I know now that God sets that limit, He is the potter and we are just the clay. He knows how much the clay can handle; the clay does not know (the clay thinks it knows but it really does not).

hillsbororiver:

--- Quote from: rocky on January 20, 2007, 10:49:57 AM ---Something I've been thinking about is what is the suffering we are to experience to enter the kingdom of God? 

No one in this world is free from suffering.  Wounds run deep, for followers of Christ and non followers of Christ. 

I'm thinking the suffering is different for Christians, and the result is different.  One leads to worldly sorrow, and one leads to Godly sorrow. 

2Co 7:10  For godly sorrow worketh repentance to salvation not to be repented of: but the sorrow of the world worketh death.

there's a verse somewhere that talks about suffering for doing good or suffering for doing bad, (can't find it at the moment)

Just wondering if any have some examples of the differences, or insight.   



--- End quote ---

Hi Rocky,

I can give a short, personal response in regard to the difference between my own worldly suffering and Spiritual suffering. When I was oblivious to the Spirit and totally engrossed with day to day life in the world I would blame any setbacks or suffering on others, any time events did not go my way it was either someone else who screwed me or by their incompetence I had to overcome something that "never should have happened."

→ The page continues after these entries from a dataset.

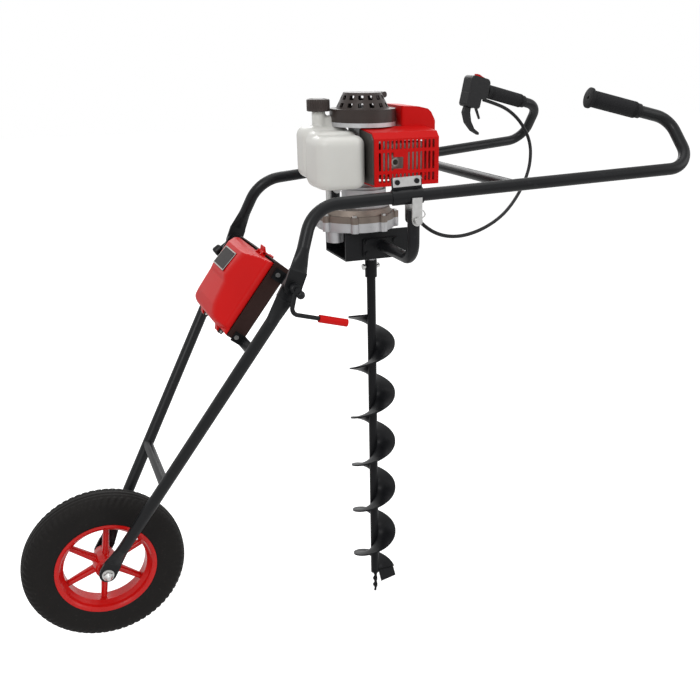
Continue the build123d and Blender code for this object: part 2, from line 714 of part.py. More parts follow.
lid_profile = [(5, LID_RIM), (0, 44), (0, 54), (8, 66), (34, 74), (88, 79), (96, 84), (158, 78),
               (172, 58), (176, LID_RIM)]
lid_side = box_slab(lid_profile, -LID_HALF, LID_HALF)
lid_section = [(-LID_HALF, LID_RIM), (LID_HALF, LID_RIM), (LID_HALF, 46), (48, 86), (-48, 86),
               (-LID_HALF, 46)]
with BuildPart() as lid_prism:
    with BuildSketch(Plane(origin=box_point(-4, 0), x_dir=Y_AXIS, z_dir=tuple(BOX_UP))):
        with BuildLine():
            Polyline(*lid_section, close=True)
        make_face()
    extrude(amount=184)
with BuildPart() as lid_block:
    add(lid_side)
    add(lid_prism.part, mode=Mode.INTERSECT)
rim_face = lid_block.faces().sort_by(Axis(BOX_ORIGIN, tuple(BOX_OUT)))[0]
with lid_block:
    offset(amount=-2.5, openings=rim_face)
knuckles = []
for place in (-70, 70):
    knuckles.append(box_slab([(2, 44), (-8, 38), (-11, 33), (-10, 27), (-3, 27), (-1.2, 34),
                              (-0.6, LID_RIM + 0.4), (4, LID_RIM + 0.4), (4, 44)],
                             place - 9.5, place + 9.5))
knuckle_bore = rod(box_point(*HINGE, -120), box_point(*HINGE, 120), 2.5 + RUN)
tray_room = box_slab(rectangle((-0.4, -5), (TRAY_LENGTH + 1, TRAY_DEPTH + 0.3)), -BOX_HALF, BOX_HALF)
ears = []
for across in (LATCH_Y - 17.5, LATCH_Y + 13.5):
    ears.append(box_slab([(171, 40), (178, 38), (184.5, 40), (184.5, 46.5), (176, 50), (166, 55)],
                         across, across + 4))
latch_bore = rod(box_point(*LATCH, LATCH_Y - 30), box_point(*LATCH, LATCH_Y + 30), 2.0 + RUN)
with BuildPart() as tool_lid:
    add(lid_block.part)
    for piece in knuckles:
        add(piece)
    add(tray_room, mode=Mode.SUBTRACT)
    add(knuckle_bore, mode=Mode.SUBTRACT)
    for piece in ears:
        add(piece)
    add(latch_bore, mode=Mode.SUBTRACT)
finish(tool_lid, "tool_lid")

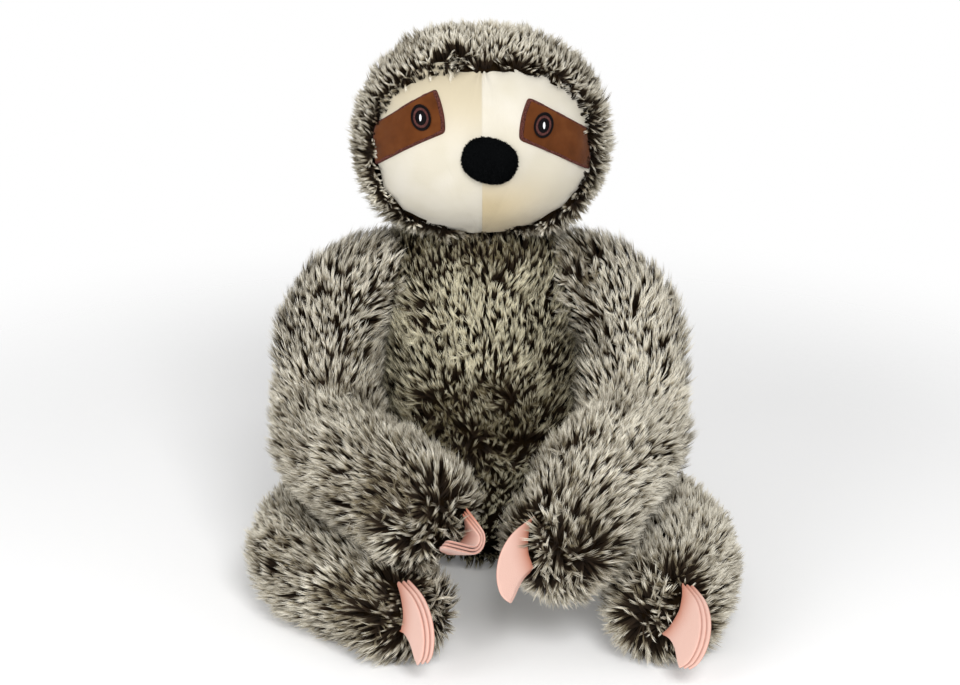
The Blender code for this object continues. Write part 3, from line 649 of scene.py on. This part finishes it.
bag_skins = {bag: surface_of(skin) for bag, (skin, filling, fill) in BAGS.items()}
partings_on = {bag: [] for bag in BAGS}
for across, down, reach in PARTING_PIXELS:
    bag, place = seen_through(across, down)
    if bag:
        partings_on[bag].append((place, reach * TOY_PER_PIXEL))
painted_light_and_shade_at = []
for across, down, reach, change in LIGHT_AND_SHADE_PIXELS:
    bag, place = seen_through(across, down)
    if bag:
        painted_light_and_shade_at.append((np.array(place), reach * TOY_PER_PIXEL, change))


# Where the pile was combed out of its usual way: the pixel across and down, how many pixels it reaches, and
# the way its tips point in the picture, across and down.
COMBED_PIXELS = (
    (455, 58, 14, 0.3, 1.0), (440, 66, 11, 0.5, 0.9), (425, 74, 9, 0.9, 0.5),
)
COMBED_LENGTH = 0.95
COMBED_PULL = 1.5
combed_on = {bag: [] for bag in BAGS}
for across, down, reach, right, fall in COMBED_PIXELS:
    bag, place = seen_through(across, down)
    if bag:
        way = camera.rotation_euler.to_matrix() @ Vector((right, -fall, 0)).normalized()
        combed_on[bag].append((np.array(place), reach * TOY_PER_PIXEL, np.array(way)))


def combed(bag, lay, trim):
    """The same lay and trim with the bag's combed places in them, where the pile is long and lies flat."""

    def weights(places):
        return [
            np.exp(-(np.linalg.norm(places - middle, axis=1) / reach) ** 2)
            for middle, reach, way in combed_on[bag]
        ]

    def changed_lay(places, normals):
        runs = lay(places, normals)
        for (middle, reach, way), weight in zip(combed_on[bag], weights(places)):
            runs = runs * (1 - weight[:, None]) + way * weight[:, None] * COMBED_PULL
        return runs

    def changed_trim(places, normals):
        shares, tones, stands = trim(places, normals)
        for weight in weights(places):
            shares = shares + (COMBED_LENGTH - shares) * weight
            stands = stands * (1 - weight)
        return shares, tones, stands

    return changed_lay, changed_trim


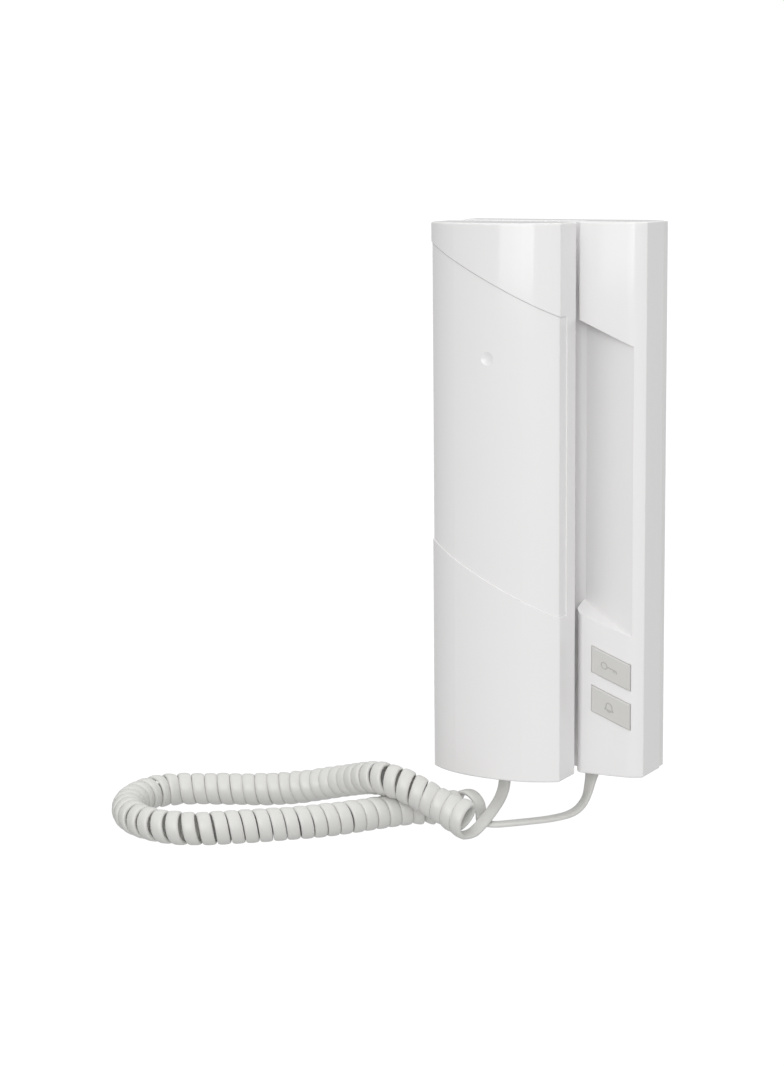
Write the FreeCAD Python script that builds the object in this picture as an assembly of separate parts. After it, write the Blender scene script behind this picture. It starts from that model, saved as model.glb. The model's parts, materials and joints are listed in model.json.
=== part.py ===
"""Door-entry wall phone: a slim base on the wall, a full-height handset on its left, a curly cord.

Frame: millimetres. The origin is the centre of the wall plate's back face.
+X is to the right as seen from the front, +Y goes into the wall, +Z is up.
The front of the phone faces -Y. Depths are given as distances in front of the wall.
"""

import FreeCAD, Part
import math
import os

Vector = FreeCAD.Vector

# ---------------------------------------------------------------- overall size
WIDTH = 78.0
HEIGHT = 207.0
HALF_W = WIDTH / 2
HALF_H = HEIGHT / 2
WALL = 2.0
FLOOR_Z = -HALF_H - 18.0

# ---------------------------------------------------------------- base
PLATE_DEPTH = 5.5
PLATE_INSET = 0.5
PLATE_RIM = 2.5
LOW_DEPTH = 17.5
CROWN_DEPTH = 25.7
CROWN_RADIUS = 320.0
CROWN_END_X = 32.0
SIDE_DEPTH = 20.9
SHOULDER_MID = (35.8, 23.2)
BLOCK_LEFT = 12.8
BLOCK_CORNER = 2.8
TOP_BLOCK_LEFT = 13.6
TOP_BLOCK_CORNER = 0.9
EDGE_FILLET = 0.7

# finger scoop: sloping top and bottom edges, floor rising to the crease at the right, bottom wall leaning out
SCOOP_CREASE_X = 35.1
SCOOP_CREASE_DEPTH = 23.3
SCOOP_FOOT_X = 13.4
SCOOP_LEAN = 0.4
SCOOP_TOP = [(12.0, 68.7), (SCOOP_CREASE_X, 58.3)]
SCOOP_BOTTOM = [(12.0, -41.0), (20.0, -44.4), (SCOOP_CREASE_X, -50.4)]

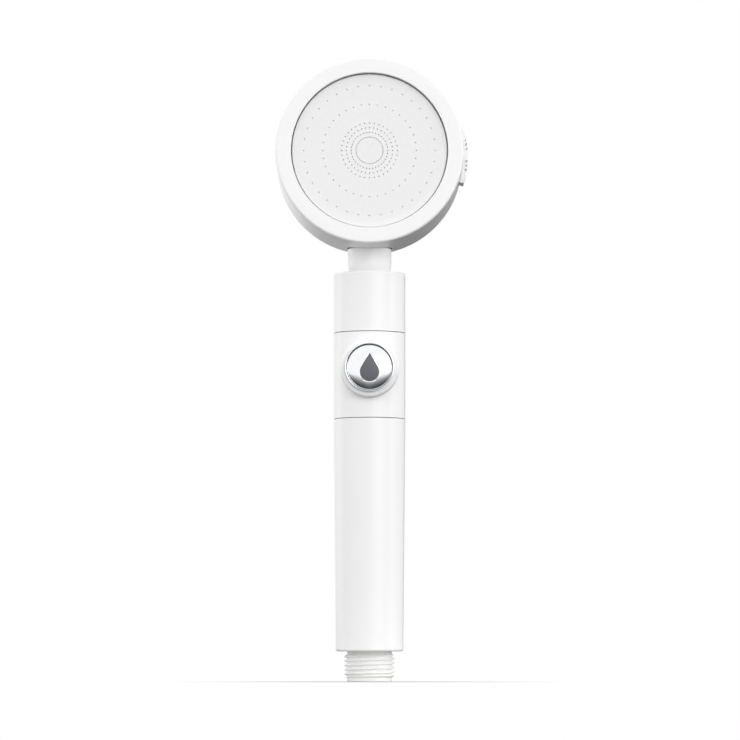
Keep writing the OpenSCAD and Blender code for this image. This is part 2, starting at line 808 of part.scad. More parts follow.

Now when things are not going the way I would desire or prefer I see it as part of the trials and tribulation I must endure to purge this carnal heart from it's inherent wickedness. Instead of looking outward for someone to blame I look inward and see how far I have yet to go.

There is comfort in knowing that God is in control and that He is creating His Sons and Daughters, as Patrick mentioned we are the clay and for a pot or vessel to be worth anything it must endure the kiln's fire.